== Aim of the task ==
A precise retyping is required of every line from the one containing "build_housing(WHITE)" down to the one containing "before = set(bpy.data.objects)", both included, and of no other line.

[Object modeling scripts]
---

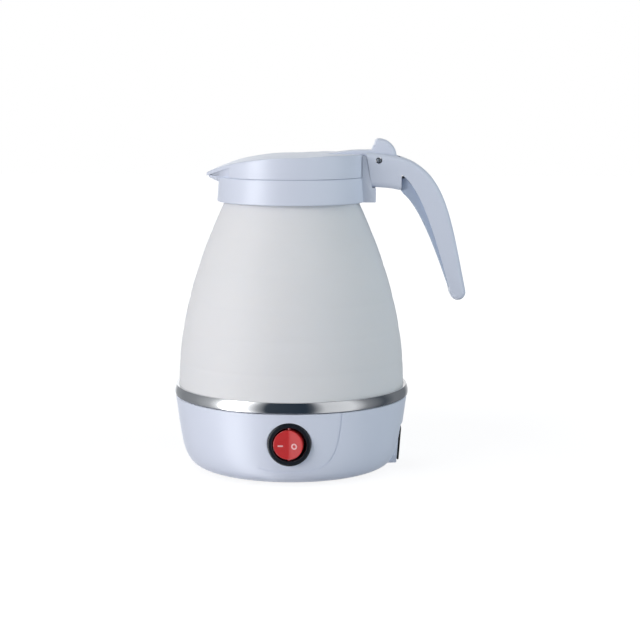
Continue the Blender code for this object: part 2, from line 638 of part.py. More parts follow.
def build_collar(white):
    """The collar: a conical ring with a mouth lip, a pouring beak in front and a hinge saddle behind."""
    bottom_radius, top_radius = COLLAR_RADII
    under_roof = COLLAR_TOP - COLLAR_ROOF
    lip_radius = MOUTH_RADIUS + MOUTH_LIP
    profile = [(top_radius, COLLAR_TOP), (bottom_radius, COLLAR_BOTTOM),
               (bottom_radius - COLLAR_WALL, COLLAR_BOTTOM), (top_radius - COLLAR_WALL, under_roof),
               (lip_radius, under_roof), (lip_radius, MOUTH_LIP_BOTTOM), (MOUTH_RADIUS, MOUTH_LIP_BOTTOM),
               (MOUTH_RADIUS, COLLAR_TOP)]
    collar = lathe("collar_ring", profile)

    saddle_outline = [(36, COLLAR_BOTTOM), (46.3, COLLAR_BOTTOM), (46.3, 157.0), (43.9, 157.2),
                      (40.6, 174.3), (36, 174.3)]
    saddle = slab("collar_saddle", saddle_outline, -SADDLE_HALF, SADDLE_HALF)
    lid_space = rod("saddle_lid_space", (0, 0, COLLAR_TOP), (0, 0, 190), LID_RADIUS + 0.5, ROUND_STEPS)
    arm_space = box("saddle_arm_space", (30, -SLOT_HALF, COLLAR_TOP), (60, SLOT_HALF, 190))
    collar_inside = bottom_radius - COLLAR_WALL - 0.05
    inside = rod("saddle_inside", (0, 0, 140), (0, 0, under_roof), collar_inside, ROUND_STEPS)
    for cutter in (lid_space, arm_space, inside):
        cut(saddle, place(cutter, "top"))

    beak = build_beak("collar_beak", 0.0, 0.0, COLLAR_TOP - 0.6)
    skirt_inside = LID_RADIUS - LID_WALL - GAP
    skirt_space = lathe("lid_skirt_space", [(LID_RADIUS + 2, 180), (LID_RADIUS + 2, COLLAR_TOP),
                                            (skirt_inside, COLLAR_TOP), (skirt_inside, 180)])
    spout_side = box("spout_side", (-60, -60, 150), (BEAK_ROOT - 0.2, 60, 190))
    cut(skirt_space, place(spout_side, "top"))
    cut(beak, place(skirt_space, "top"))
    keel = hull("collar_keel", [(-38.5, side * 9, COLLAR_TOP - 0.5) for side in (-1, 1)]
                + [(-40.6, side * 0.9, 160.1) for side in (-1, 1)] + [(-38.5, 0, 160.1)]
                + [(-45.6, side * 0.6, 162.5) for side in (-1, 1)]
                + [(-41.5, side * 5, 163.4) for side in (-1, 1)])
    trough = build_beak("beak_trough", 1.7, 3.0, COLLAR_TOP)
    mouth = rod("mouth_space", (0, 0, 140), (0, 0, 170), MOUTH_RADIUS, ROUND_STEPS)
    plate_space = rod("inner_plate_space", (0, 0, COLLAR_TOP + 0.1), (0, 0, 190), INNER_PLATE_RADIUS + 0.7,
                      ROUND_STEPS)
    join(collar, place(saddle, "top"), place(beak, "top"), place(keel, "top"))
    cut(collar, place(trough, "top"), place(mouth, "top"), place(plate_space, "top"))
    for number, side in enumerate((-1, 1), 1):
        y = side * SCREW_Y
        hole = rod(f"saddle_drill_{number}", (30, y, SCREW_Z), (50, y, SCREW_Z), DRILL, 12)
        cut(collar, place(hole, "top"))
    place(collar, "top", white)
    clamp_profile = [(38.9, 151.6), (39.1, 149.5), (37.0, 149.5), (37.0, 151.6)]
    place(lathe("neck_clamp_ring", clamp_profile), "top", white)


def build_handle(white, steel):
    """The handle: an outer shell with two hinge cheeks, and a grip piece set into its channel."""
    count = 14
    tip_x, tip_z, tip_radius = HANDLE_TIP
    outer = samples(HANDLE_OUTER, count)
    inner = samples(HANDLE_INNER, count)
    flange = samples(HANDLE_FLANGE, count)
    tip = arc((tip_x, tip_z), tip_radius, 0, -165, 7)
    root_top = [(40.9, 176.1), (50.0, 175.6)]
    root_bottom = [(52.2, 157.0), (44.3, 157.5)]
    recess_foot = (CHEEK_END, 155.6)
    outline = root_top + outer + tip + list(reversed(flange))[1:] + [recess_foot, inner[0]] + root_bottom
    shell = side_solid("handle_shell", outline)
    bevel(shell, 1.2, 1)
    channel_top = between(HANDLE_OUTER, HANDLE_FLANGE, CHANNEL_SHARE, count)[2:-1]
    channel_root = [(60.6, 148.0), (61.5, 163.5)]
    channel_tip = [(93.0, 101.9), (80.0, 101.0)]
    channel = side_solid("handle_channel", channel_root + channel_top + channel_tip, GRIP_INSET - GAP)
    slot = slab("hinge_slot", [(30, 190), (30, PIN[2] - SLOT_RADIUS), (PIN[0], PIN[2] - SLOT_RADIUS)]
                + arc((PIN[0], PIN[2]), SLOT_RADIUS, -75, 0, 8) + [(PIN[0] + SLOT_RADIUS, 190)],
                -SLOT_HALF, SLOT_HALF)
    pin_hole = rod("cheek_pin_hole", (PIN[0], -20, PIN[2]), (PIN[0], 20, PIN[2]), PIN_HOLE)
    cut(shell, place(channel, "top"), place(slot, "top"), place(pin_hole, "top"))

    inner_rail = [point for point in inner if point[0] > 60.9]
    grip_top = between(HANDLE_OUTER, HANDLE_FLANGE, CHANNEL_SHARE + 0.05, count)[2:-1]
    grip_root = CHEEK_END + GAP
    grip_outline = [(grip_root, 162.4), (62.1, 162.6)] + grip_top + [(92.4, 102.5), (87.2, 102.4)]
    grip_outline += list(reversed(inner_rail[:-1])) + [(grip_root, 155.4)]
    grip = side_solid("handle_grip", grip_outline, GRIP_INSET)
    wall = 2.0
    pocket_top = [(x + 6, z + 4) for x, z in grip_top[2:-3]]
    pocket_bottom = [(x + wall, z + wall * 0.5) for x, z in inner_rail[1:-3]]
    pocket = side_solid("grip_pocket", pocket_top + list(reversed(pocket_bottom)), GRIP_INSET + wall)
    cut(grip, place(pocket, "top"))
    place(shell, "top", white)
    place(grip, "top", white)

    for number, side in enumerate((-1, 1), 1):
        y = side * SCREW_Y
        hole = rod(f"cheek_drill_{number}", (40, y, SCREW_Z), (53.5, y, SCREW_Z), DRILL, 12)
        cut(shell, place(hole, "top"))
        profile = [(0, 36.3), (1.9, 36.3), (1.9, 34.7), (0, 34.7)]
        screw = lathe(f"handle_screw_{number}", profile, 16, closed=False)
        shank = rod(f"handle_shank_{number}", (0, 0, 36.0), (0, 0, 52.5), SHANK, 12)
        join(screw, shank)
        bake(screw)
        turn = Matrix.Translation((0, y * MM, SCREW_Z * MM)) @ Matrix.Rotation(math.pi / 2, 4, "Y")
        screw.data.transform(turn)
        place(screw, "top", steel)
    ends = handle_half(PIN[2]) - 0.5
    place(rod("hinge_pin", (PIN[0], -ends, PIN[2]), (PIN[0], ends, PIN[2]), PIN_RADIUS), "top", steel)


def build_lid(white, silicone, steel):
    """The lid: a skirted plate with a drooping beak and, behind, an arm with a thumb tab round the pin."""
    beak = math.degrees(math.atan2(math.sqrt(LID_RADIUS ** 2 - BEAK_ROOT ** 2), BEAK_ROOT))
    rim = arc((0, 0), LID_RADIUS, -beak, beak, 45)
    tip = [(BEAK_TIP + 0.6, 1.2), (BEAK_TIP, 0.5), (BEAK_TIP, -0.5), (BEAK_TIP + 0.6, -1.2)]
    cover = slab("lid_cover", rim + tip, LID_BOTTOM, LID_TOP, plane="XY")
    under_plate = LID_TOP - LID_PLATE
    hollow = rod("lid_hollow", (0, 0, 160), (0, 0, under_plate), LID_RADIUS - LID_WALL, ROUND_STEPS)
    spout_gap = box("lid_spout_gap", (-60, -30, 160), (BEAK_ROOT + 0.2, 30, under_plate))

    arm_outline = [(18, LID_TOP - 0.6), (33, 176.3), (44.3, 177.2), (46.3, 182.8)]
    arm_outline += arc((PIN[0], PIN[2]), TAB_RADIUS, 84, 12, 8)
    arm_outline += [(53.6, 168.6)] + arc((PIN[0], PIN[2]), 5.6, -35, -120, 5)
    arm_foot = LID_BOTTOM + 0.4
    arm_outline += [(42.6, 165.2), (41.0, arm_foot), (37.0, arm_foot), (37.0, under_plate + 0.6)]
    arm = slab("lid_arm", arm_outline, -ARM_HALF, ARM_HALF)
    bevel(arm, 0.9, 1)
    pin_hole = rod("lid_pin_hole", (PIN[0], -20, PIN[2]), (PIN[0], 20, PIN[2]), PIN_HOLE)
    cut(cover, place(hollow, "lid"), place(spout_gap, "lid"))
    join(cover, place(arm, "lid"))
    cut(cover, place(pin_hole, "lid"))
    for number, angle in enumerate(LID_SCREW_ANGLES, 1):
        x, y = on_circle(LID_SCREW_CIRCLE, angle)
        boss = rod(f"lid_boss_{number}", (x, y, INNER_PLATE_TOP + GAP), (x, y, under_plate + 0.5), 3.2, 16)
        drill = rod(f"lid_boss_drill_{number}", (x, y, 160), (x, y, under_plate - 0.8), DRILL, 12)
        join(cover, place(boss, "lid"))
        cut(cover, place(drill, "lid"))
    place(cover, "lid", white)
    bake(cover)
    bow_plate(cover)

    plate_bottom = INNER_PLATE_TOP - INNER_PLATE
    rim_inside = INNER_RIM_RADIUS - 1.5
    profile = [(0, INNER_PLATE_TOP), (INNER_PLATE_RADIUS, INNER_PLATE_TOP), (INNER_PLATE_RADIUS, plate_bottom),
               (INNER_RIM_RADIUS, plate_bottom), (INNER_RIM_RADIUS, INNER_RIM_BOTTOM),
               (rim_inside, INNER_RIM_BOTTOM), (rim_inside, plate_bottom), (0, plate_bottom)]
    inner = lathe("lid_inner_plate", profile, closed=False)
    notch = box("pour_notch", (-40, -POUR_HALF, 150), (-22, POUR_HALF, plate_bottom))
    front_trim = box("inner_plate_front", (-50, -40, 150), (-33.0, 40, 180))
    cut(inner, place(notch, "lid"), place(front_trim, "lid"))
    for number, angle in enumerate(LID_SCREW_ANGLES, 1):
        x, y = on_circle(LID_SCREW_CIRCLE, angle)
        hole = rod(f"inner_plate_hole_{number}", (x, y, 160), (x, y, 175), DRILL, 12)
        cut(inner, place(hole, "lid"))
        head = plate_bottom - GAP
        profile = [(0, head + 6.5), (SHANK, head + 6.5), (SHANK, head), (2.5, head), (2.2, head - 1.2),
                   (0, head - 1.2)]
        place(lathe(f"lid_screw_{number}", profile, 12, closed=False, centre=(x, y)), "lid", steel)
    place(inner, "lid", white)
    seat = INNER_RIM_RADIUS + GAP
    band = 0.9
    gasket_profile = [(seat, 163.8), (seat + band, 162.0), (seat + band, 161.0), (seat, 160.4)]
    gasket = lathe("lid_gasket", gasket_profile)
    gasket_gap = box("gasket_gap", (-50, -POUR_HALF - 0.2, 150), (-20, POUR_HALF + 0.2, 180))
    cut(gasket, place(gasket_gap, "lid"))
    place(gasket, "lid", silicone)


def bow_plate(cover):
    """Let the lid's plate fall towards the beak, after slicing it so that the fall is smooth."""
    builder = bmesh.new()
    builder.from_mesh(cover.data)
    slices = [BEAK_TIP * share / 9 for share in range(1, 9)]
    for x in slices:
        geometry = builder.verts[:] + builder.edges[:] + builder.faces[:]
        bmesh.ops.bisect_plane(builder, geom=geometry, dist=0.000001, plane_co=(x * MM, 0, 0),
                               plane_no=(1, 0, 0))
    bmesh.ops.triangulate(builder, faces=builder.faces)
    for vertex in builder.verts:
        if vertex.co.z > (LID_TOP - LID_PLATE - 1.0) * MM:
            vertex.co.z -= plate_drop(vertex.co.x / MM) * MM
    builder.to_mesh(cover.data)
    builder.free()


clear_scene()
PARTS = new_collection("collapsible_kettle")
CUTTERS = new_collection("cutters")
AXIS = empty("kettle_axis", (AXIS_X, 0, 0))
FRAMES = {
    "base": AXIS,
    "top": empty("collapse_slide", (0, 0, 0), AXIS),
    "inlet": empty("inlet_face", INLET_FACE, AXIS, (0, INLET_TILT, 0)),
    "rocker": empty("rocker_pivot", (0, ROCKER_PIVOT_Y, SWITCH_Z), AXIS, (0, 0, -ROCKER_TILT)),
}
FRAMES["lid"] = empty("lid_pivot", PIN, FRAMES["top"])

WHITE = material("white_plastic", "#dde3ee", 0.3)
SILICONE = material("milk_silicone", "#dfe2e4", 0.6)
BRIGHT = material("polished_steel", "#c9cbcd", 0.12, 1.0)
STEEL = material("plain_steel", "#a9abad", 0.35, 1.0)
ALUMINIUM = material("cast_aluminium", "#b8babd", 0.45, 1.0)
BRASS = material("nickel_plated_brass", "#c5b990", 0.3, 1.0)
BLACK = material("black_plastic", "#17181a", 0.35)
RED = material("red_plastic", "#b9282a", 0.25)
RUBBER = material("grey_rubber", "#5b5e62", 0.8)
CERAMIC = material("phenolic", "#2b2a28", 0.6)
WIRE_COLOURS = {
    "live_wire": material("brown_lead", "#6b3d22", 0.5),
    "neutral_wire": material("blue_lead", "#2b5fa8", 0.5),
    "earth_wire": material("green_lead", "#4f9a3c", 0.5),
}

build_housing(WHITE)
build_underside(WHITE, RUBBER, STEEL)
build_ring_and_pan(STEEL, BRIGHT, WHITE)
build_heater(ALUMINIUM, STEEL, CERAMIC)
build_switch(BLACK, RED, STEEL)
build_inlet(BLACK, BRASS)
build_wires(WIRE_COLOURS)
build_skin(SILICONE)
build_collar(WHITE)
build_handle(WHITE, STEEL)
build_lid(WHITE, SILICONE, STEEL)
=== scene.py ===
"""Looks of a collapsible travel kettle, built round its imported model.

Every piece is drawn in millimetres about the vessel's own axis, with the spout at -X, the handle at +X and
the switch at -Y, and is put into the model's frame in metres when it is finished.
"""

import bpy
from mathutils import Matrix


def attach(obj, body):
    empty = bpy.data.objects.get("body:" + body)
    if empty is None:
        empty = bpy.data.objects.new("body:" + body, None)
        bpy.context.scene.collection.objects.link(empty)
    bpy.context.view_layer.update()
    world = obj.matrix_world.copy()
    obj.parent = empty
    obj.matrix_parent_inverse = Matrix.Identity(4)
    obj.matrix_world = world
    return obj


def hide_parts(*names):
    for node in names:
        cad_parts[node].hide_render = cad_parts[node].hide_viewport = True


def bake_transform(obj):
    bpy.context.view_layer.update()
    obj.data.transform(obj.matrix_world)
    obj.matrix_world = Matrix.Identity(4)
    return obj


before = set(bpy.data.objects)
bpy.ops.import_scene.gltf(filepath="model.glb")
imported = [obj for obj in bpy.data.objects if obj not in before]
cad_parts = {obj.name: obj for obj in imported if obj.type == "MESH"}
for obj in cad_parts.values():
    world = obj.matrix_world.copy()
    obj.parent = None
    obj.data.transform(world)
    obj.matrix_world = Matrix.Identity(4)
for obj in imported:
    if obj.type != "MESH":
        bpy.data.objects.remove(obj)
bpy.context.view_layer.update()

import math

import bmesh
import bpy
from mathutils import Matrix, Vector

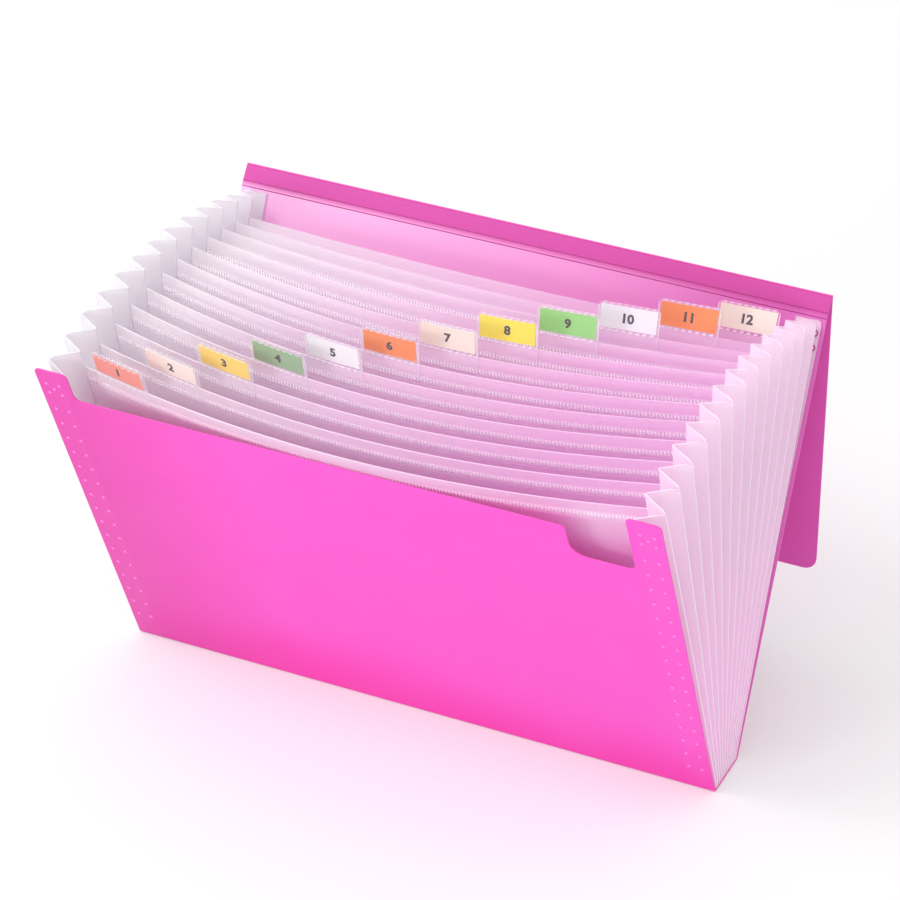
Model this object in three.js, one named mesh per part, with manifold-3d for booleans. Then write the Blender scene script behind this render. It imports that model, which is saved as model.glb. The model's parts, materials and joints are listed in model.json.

---

== Task response ==
build_housing(WHITE)
build_underside(WHITE, RUBBER, STEEL)
build_ring_and_pan(STEEL, BRIGHT, WHITE)
build_heater(ALUMINIUM, STEEL, CERAMIC)
build_switch(BLACK, RED, STEEL)
build_inlet(BLACK, BRASS)
build_wires(WIRE_COLOURS)
build_skin(SILICONE)
build_collar(WHITE)
build_handle(WHITE, STEEL)
build_lid(WHITE, SILICONE, STEEL)
=== scene.py ===
"""Looks of a collapsible travel kettle, built round its imported model.

Every piece is drawn in millimetres about the vessel's own axis, with the spout at -X, the handle at +X and
the switch at -Y, and is put into the model's frame in metres when it is finished.
"""

import bpy
from mathutils import Matrix


def attach(obj, body):
    empty = bpy.data.objects.get("body:" + body)
    if empty is None:
        empty = bpy.data.objects.new("body:" + body, None)
        bpy.context.scene.collection.objects.link(empty)
    bpy.context.view_layer.update()
    world = obj.matrix_world.copy()
    obj.parent = empty
    obj.matrix_parent_inverse = Matrix.Identity(4)
    obj.matrix_world = world
    return obj


def hide_parts(*names):
    for node in names:
        cad_parts[node].hide_render = cad_parts[node].hide_viewport = True


def bake_transform(obj):
    bpy.context.view_layer.update()
    obj.data.transform(obj.matrix_world)
    obj.matrix_world = Matrix.Identity(4)
    return obj


before = set(bpy.data.objects)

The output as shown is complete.